# Task details
From the listing below, copy only the lines running from the line that contains "placed() stair_stringers();" to the line that contains "in imported if", both included.

# Data segment

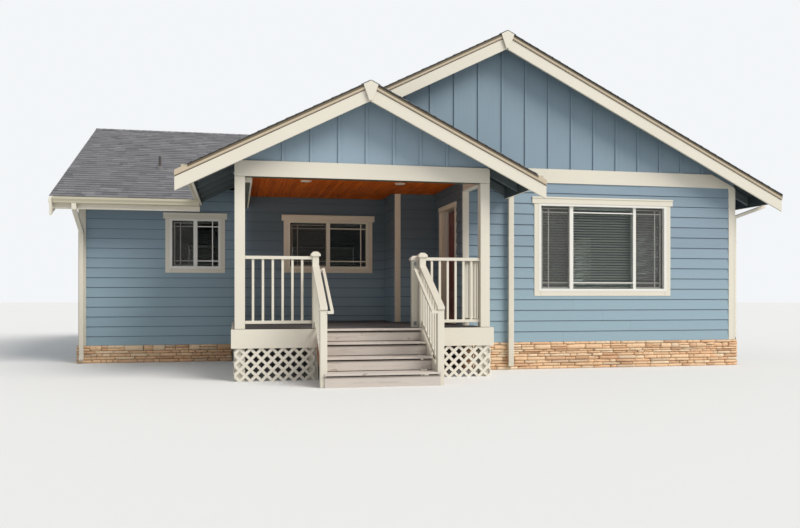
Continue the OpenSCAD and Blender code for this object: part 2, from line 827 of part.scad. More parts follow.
module lattice_skirt() {
    high = deck_z - rim_h - 1;
    y = -rim_out + rim_t;
    color("ivory") {
        translate([0, y, 0]) rotate([90, 0, 0]) lattice_panel(stair_x - 60, high);
        translate([newel2_x + 60, y, 0]) rotate([90, 0, 0])
            lattice_panel(porch_w - newel2_x - 60, high);
        translate([y, y + 2, 0]) rotate([90, 0, 90])
            lattice_panel(porch_d - stone_t - y - 4, high);
        translate([porch_w - y - 16, y + 2, 0]) rotate([90, 0, 90])
            lattice_panel(front_set - stone_t - y - 4, high);
    }
}

// A frame of mullions and rails round its panes, lying in X and Z with its front at y 0.
module window_frame(w, h, mullions) {
    side = 40;
    half = 30;
    depth = 98;
    rotate([90, 0, 0]) translate([0, 0, -depth]) linear_extrude(depth) difference() {
        square([w, h]);
        stops = concat([0], mullions, [w]);
        for (k = [0 : len(stops) - 2]) {
            a = stops[k] + (k == 0 ? side : half);
            b = stops[k + 1] - (k == len(stops) - 2 ? side : half);
            translate([a, side]) square([b - a, h - 2 * side]);
        }
    }
}

module window_frames() {
    back = 2;
    color("white") {
        translate([front_x, front_set + back, front_head_z - front_window[1]])
            window_frame(front_window[0], front_window[1], [564, 1719]);
        translate([porch_x, porch_d + back, head_z - porch_window[1]])
            window_frame(porch_window[0], porch_window[1], [porch_window[0] / 2]);
        translate([small_x, porch_d + back, head_z - small_window[1]])
            window_frame(small_window[0], small_window[1], [small_window[0] / 2]);
        for (w = right_windows)
            translate([right_x - back, w[0], head_z - side_h]) rotate([0, 0, 90])
                window_frame(w[1], side_h, [w[1] / 2]);
        for (w = left_windows)
            translate([left_x + back, w[0] + w[1], head_z - side_h]) rotate([0, 0, -90])
                window_frame(w[1], side_h, [w[1] / 2]);
        for (w = rear_windows)
            translate([w[0] + w[1], rear_y - back, head_z - side_h]) rotate([0, 0, 180])
                window_frame(w[1], side_h, [w[1] / 2]);
    }
}

// One sheet of glass behind each frame.
module window_glass() {
    back = 101;
    t = 8;
    color("lightblue") {
        block([front_x + 5, front_set + back, front_head_z - front_window[1] + 5],
              [front_x + front_window[0] - 5, front_set + back + t, front_head_z - 5]);
        block([porch_x + 5, porch_d + back, head_z - porch_window[1] + 5],
              [porch_x + porch_window[0] - 5, porch_d + back + t, head_z - 5]);
        block([small_x + 5, porch_d + back, head_z - small_window[1] + 5],
              [small_x + small_window[0] - 5, porch_d + back + t, head_z - 5]);
        for (w = right_windows)
            block([right_x - back - t, w[0] + 5, head_z - side_h + 5],
                  [right_x - back, w[0] + w[1] - 5, head_z - 5]);
        for (w = left_windows)
            block([left_x + back, w[0] + 5, head_z - side_h + 5],
                  [left_x + back + t, w[0] + w[1] - 5, head_z - 5]);
        for (w = rear_windows)
            block([w[0] + 5, rear_y - back - t, head_z - side_h + 5],
                  [w[0] + w[1] - 5, rear_y - back, head_z - 5]);
    }
}

// Flat boards round an opening of w by h, with a wider and thicker head board and a drip
// cap that stands out a little more.
module surround(w, h) {
    ears = 38;
    head_h = 86;
    head_t = trim_t + 10;
    drip_h = 27;
    drip_t = head_t + 12;
    head_w = w + 2 * trim_w + 2 * ears;
    translate([-trim_w, -trim_t, -trim_w]) cube([trim_w - 1, trim_t, h + trim_w]);
    translate([w + 1, -trim_t, -trim_w]) cube([trim_w - 1, trim_t, h + trim_w]);
    translate([1, -trim_t, -trim_w]) cube([w - 2, trim_t, trim_w - 1]);
    translate([-trim_w - ears, -head_t, h + 1]) cube([head_w, head_t, head_h]);
    translate([-trim_w - ears, -drip_t, h + 1 + head_h]) cube([head_w, drip_t, drip_h]);
}

// Narrower boards on the wall round the door.
module door_casing() {
    inner = rough_half - 15;
    outer = inner + 80;
    low = rough_top - 30;
    for (side = [-outer, inner])
        block([door_wall_x - trim_t, door_y + side, deck_z + 1],
              [door_wall_x, door_y + side + outer - inner, low - 1]);
    block([door_wall_x - trim_t - 8, door_y - outer, low],
          [door_wall_x, door_y + outer, low + 80]);
}

// The boards round every window and round the door.
module opening_trim() {
    color("ivory") {
        translate([front_x, front_set, front_head_z - front_window[1]])
            surround(front_window[0], front_window[1]);
        translate([porch_x, porch_d, head_z - porch_window[1]])
            surround(porch_window[0], porch_window[1]);
        translate([small_x, porch_d, head_z - small_window[1]])
            surround(small_window[0], small_window[1]);
        for (w = right_windows)
            translate([right_x, w[0], head_z - side_h]) rotate([0, 0, 90])
                surround(w[1], side_h);
        for (w = left_windows)
            translate([left_x, w[0] + w[1], head_z - side_h]) rotate([0, 0, -90])
                surround(w[1], side_h);
        for (w = rear_windows)
            translate([w[0] + w[1], rear_y, head_z - side_h]) rotate([0, 0, 180])
                surround(w[1], side_h);
        door_casing();
    }
}

// Jambs, head and sill, with a stop on both jambs and the head that the door shuts to.
module door_frame() {
    y0 = door_y - rough_half;
    y1 = door_y + rough_half;
    x1 = door_wall_x + wall_t;
    stop = 13;
    stop_x = leaf_x - 6;
    color("ivory") {
        block([door_wall_x, y0, deck_z], [x1, y0 + jamb_t, rough_top]);
        block([stop_x - 35, y0, deck_z + sill_h], [stop_x, y0 + jamb_t + stop, rough_top]);
        block([door_wall_x, y1 - jamb_t, deck_z], [x1, y1, rough_top]);
        block([stop_x - 35, y1 - jamb_t - stop, deck_z + sill_h], [stop_x, y1, rough_top]);
        block([door_wall_x, y0 + jamb_t + 1 + stop, rough_top - jamb_t],
              [x1, y1 - jamb_t - 1 - stop, rough_top]);
        block([door_wall_x, y0 + jamb_t + 1, deck_z],
              [x1, y1 - jamb_t - 1, deck_z + sill_h - 1]);
    }
}

module door_leaf() {
    color("darkred") difference() {
        block([leaf_x, leaf_y, leaf_z], [leaf_x + leaf_t, leaf_y + door_w, leaf_z + door_h]);
        translate([leaf_x - 1, door_y - lite[0] / 2, lite_z])
            cube([leaf_t + 2, lite[0], lite[1]]);
    }
}

module door_glass() {
    color("lightblue")
        block([leaf_x + 18, door_y - lite[0] / 2, lite_z],
              [leaf_x + 26, door_y + lite[0] / 2, lite_z + lite[1]]);
}

// A lever on a round rose and a bolt's rose above it, on both faces of the door, and the
// three hinges that it turns on.
module door_hardware() {
    z = leaf_z + 920;
    y = leaf_y + 65;
    rose = 56;
    plate = [4, 50, 100];
    color("silver") {
        for (side = [-1, 1]) {
            x = side < 0 ? leaf_x : leaf_x + leaf_t;
            translate([x, y, z]) rotate([0, 90 * side, 0]) cylinder(h = 9, d = rose);
            translate([x, y, z]) rotate([0, 90 * side, 0]) cylinder(h = 44, d = 20);
            translate([x + side * 40, y, z]) rotate([-90, 0, 0]) cylinder(h = 110, d = 16);
            translate([x, y, z + 130]) rotate([0, 90 * side, 0]) cylinder(h = 14, d = rose);
        }
        for (up = [180, 915, 1650]) {
            translate([hinge_x, hinge_y, leaf_z + up]) cylinder(h = plate[2], r = 5);
            translate([leaf_x + leaf_t, hinge_y - plate[1], leaf_z + up]) cube(plate);
        }
    }
}

placed() foundation();
placed() stone_base();
placed() floor();
placed() front_left_wall();
placed() porch_back_wall();
placed() recess_side_wall();
placed() recess_back_wall();
placed() door_side_walls();
placed() door_wall_head();
placed() front_right_wall();
placed() right_wall();
placed() rear_wall();
placed() left_wall();
placed() front_gable_wall();
placed() rear_gable_wall();
placed() porch_gable_wall();
placed() main_roof_left();
placed() main_roof_right();
placed() porch_roof_left();
placed() porch_roof_right();
placed() wing_roof_front();
placed() wing_roof_rear();
placed() main_barge_boards();
placed() porch_barge_boards();
placed() wing_barge_boards();
placed() ridge_caps();
placed() fascias();
placed() gutters();
placed() downspouts();
placed() band_boards();
placed() corner_boards();
placed() vent_pipe();
placed() porch_deck();
placed() rim_boards();
placed() porch_posts();
placed() porch_beams();
placed() porch_ceiling();
placed() porch_railings();
placed() stair_railings();
placed() handrails();
placed() newel_posts();
placed() stair_treads();
placed() stair_risers();
placed() stair_stringers();
placed() lattice_skirt();
placed() window_frames();
placed() window_glass();
placed() opening_trim();
placed() door_frame();
placed() door_leaf();
placed() door_glass();
placed() door_hardware();
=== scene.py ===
import bmesh
import bpy
import numpy as np
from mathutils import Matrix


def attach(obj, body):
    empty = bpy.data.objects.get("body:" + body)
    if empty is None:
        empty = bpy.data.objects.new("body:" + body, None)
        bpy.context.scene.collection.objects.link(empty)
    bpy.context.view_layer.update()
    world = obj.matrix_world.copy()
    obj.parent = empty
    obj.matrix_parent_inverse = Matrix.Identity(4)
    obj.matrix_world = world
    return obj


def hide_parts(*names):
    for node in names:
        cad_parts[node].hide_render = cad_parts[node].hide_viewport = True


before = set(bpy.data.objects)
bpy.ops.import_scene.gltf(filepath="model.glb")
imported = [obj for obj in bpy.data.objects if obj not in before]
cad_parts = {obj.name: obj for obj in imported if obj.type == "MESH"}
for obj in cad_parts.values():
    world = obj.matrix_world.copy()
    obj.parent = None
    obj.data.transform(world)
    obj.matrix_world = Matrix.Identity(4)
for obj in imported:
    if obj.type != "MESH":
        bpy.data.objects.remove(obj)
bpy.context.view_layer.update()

# The setting: a camera at chest height before the house, a wide pale floor, an even pale
# sky and one broad soft lamp high on the right. Distances are in metres from the left porch
# post's front corner, and MIDDLE is the frame's own origin in them.
MIDDLE = np.array([3.103, 5.696, 0.0])
scene = bpy.context.scene
scene.view_settings.view_transform = "Standard"


def put(name, data):
    """A new object of this data in the scene."""
    made = bpy.data.objects.new(name, data)
    scene.collection.objects.link(made)
    return made


lens = bpy.data.cameras.new("camera")
lens.sensor_width = 36.0
lens.lens = 35.505
lens.shift_y = 0.03875
lens.clip_end = 400.0
camera = put("camera", lens)
camera.location = np.array([0.027, -11.442, 1.230]) - MIDDLE
camera.rotation_euler = (np.pi / 2, 0.0, -0.2045)
scene.camera = camera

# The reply
placed() stair_stringers();
placed() lattice_skirt();
placed() window_frames();
placed() window_glass();
placed() opening_trim();
placed() door_frame();
placed() door_leaf();
placed() door_glass();
placed() door_hardware();
=== scene.py ===
import bmesh
import bpy
import numpy as np
from mathutils import Matrix


def attach(obj, body):
    empty = bpy.data.objects.get("body:" + body)
    if empty is None:
        empty = bpy.data.objects.new("body:" + body, None)
        bpy.context.scene.collection.objects.link(empty)
    bpy.context.view_layer.update()
    world = obj.matrix_world.copy()
    obj.parent = empty
    obj.matrix_parent_inverse = Matrix.Identity(4)
    obj.matrix_world = world
    return obj


def hide_parts(*names):
    for node in names:
        cad_parts[node].hide_render = cad_parts[node].hide_viewport = True


before = set(bpy.data.objects)
bpy.ops.import_scene.gltf(filepath="model.glb")
imported = [obj for obj in bpy.data.objects if obj not in before]
cad_parts = {obj.name: obj for obj in imported if obj.type == "MESH"}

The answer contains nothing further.